Janelas partidas, cidade partida, tolerância zero

quinta-feira, 09 de maio de 2013

O comportamento humano é pauta de marketing, não entendê-lo é negligenciar qualquer chance das ações serem eficientes minimamente. Assim, pensar o comportamento e o efeito das ações é prioridade na gestão de qualquer coisa, seja privada ou pública. 
Em nosso país a coisa pública assume um perigoso entendimento de que não é de ninguém em vez de assumir o importante papel de ser de todos. Assim cuidar da coisa pública raramente interessa a qualquer um, principalmente ao próprio poder público, pois despertar zelo pelo que é público é plantar a semente de que o orçamento público também merece ser cuidado, e como muitas vezes esse patrimônio é regido e disputado por pessoas interessadas em seu bem próprio e não na eficiência do poder público, o pernicioso ciclo se reescreve e o abandono se instala.
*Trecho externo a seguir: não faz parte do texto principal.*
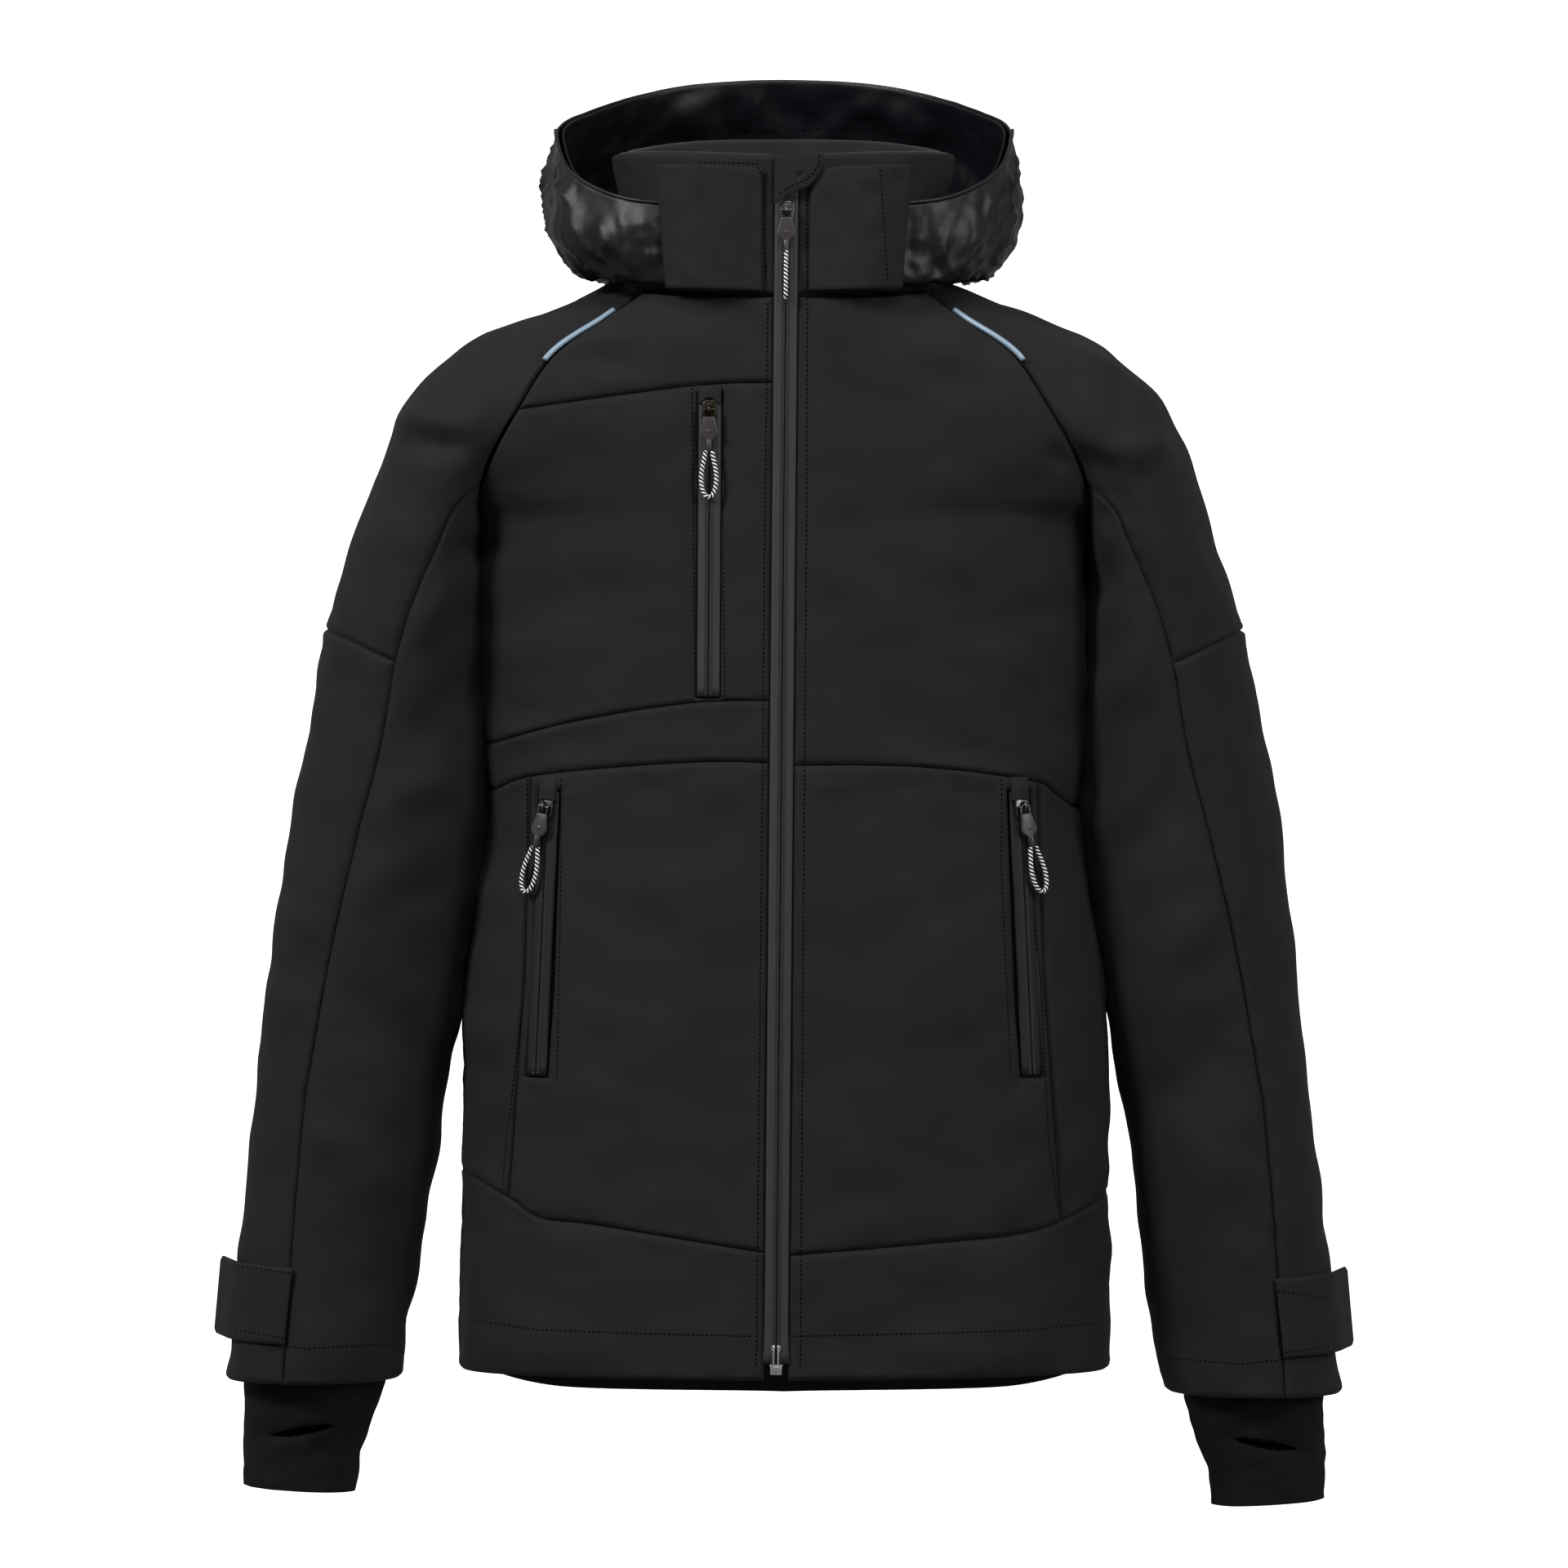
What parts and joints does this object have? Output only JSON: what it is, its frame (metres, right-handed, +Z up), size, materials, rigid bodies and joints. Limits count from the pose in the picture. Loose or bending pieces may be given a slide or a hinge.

Mas o que tem isso a ver com marketing!? Tudo! Vejamos...
Em Stanford, famosa universidade americana, há mais de 40 anos atrás foi realizado um estudo de psicologia social que buscava entender o comportamento das pessoas, seus espelhos sociais e compreender as espirais virtuosas e viciosas. Para realização da experiência o pesquisador deixou dois carros de cor e modelos idênticos em dois bairros da cidade, um bairro pobre e outro rico. O carro no bairro pobre fora depredado e saqueado imediatamente, combinando com o abandono do local. O do bairro rico permaneceu intocável também reproduzindo a conduta padrão naquela localidade. Então, o pesquisador quebrou o vidro do carro, dando finalmente um sinal de abandono. Imediatamente o ciclo de destruição se iniciou e pouco restou do carro, igual ao que acontecera no bairro pobre. 
Assim nota-se que não é pobreza que determina o comportamento, mas o sentimento de participar daquela comunidade e sobretudo o sentimento de que a comunidade participa, também, da vida do cidadão. Lembrou-se de nossa cidade!? 
Assim percebemos o link imediato com gestão pública e marketing social.
O cidadão responde à cidade como uma criança mal-educada responde aos pais. Cabe ao pai dar parâmetros e limites, cabe ao poder público fazer o mesmo.
Tolerância zero é a ferramenta para quebrar ciclos viciados em desrespeito, descaso, mau uso do dinheiro, do equipamento, da estrutura, do poder público como um todo. O trânsito, o orçamento, o patrimônio, só serão respeitados quando os envolvidos neste processo entenderem que janelas quebradas não são permitidas. 
Cortar na própria carne é a única chance que temos de criar uma espiral virtuosa. A permissividade dada ao cidadão de estacionar sob a placa de estacionamento pago, sem pagar, o estimula a estacionar na de proibição, que o encoraja a estacionar em fila dupla, que por sua vez o ensina a estacionar sobre a calçada e por fim o faz estacionar em qualquer lugar sem ligar a seta e sem se importar com o dano a todos os outros que causa, pois este cidadão é vitimado seguidamente por tantos outros cidadãos vitimados. 
Cada carro estacionado errado é um vidro que se quebra e que reafirma que é permitido transgredir. É papel do poder público conter comportamentos, individuais ou não, lesivos ao interesse coletivo. 
Esta teoria, a das janelas partidas, foi utilizada com sucesso em vários lugares do mundo, e a mais emblemática foi Nova York com Rudolph Giuliani, que tirou NY das manchetes do crime e transformou Manhattan num dos lugares mais seguros para se caminhar. 
Mas, a pergunta que fica, para nós e nossa cidade, é: interessa ao poder público, a todas as suas instâncias e representantes, instituir respeito à coisa pública? 
De modo geral o que vemos é uma ou outra conduta isolada que se limita a colar os cacos, ficando vidros rachados, estilhaçados e dedos cortados, e fica a pergunta: até quando?
Respeitar, zelar, cuidar e proteger dão forças a todos para nos sentirmos parte de algo muito maior do que das tantas quadrilhas que se articulam por corredores públicos. 
Faz nos sentir muito mais importantes que donos de nossas casas, e nos eleva a donos de nossas ruas. Transforma-nos, não em consumidores sem voz do que é público ou de ninguém, mas nos promove a sócios do algo muito maior e poderoso, chamada nossa cidade.

Nota: Zimbardo, Phillip 1969, Universidade de Stanford (EUA) – Broken windows theory

“Roberto Mendes é publicitário, especialista em marketing pelo Instituto de Administração e Gerência da PUC-Rio, pós-graduado em Engenharia Ambiental, professor titular da Universidade Candido Mendes e sócio da Target Comunicação.”